According to the Russian state-controlled Tass news agency, Putin advised conductor Valery Gergiev, a noted loyalist and head of the Mariinsky Theatre, “to think about” founding a joint management of the two colossal theaters.
“How do you feel about the idea of re-creating a common directorate?” Putinreportedly asked Gergiev, referring to the system in imperial Russia, before the 1917 revolution, when a single director oversaw the opera, ballet and theater companies in St. Petersburg and Moscow, as well as their schools.
Reached for comment last week, Bolshoi spokeswoman Katerina Novikova said in an email, “What is published here by Tass agency is that Mr. Putin suggested Valery Gergiev to think over the idea of united direction the way it was” with the imperial theaters, “and we don’t comment on it.”
What does that potential development portend for the future of the arts in Russia?
“That would be a terrible decision, politically and artistically,” said Jurowski, the conductor. “There’s a danger now that the state, because of the crisis it’s in, will exert even more power over the arts organizations in Russia. That will be a really fatal development over the next few years. I think repression will function in higher gear because the government is now afraid of its own citizens.”
What’s clear is that artists working in Russia now face a pressing moral dilemma.
“I don’t know who will be able to create anything in these circumstances, morally,” said Yury Urnov, co-artistic director of the Wilma Theater. He moved to the United States from Russia 13 years ago.
“It’s hard to rehearse when you know every second that someone is bombing the country next to you. You can’t not think about it. You can’t not talk about it. You can’t not make art about that,” he said.

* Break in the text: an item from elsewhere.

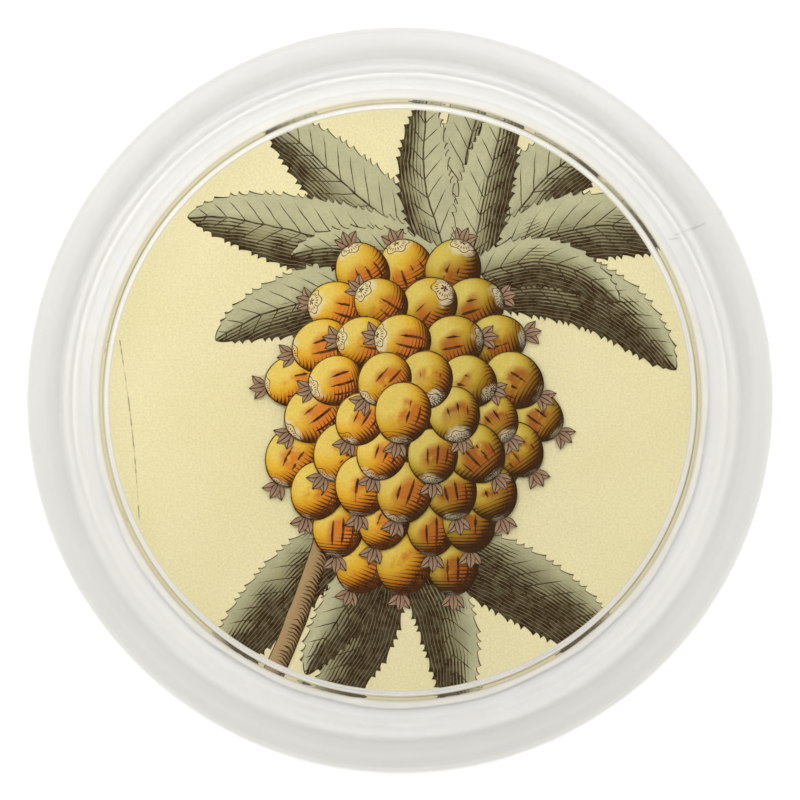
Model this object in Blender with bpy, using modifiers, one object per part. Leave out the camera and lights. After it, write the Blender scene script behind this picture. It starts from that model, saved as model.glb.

“You’re connected to it. So people will try to sneak their ideas and feelings and horror into their work — and that means censorship will be coming after them,” Urnov said.
Krymov, reflecting on the future of the arts in his country, fell silent for a moment. “For many people, and for me, too, there is no life without theater,” he said. “But what if people cannot leave? They’ll have to work there. When I think about that I lose control, I go into darkness. I don’t understand.
“I’m thinking about the people who are there, wonderful people who I know and love who have to work there,” he continued. “How are they going to think about that line, the line that marks when they will not be able to work there anymore? Where is the line that they won’t be able to step over? Because they will be faced with it every day.”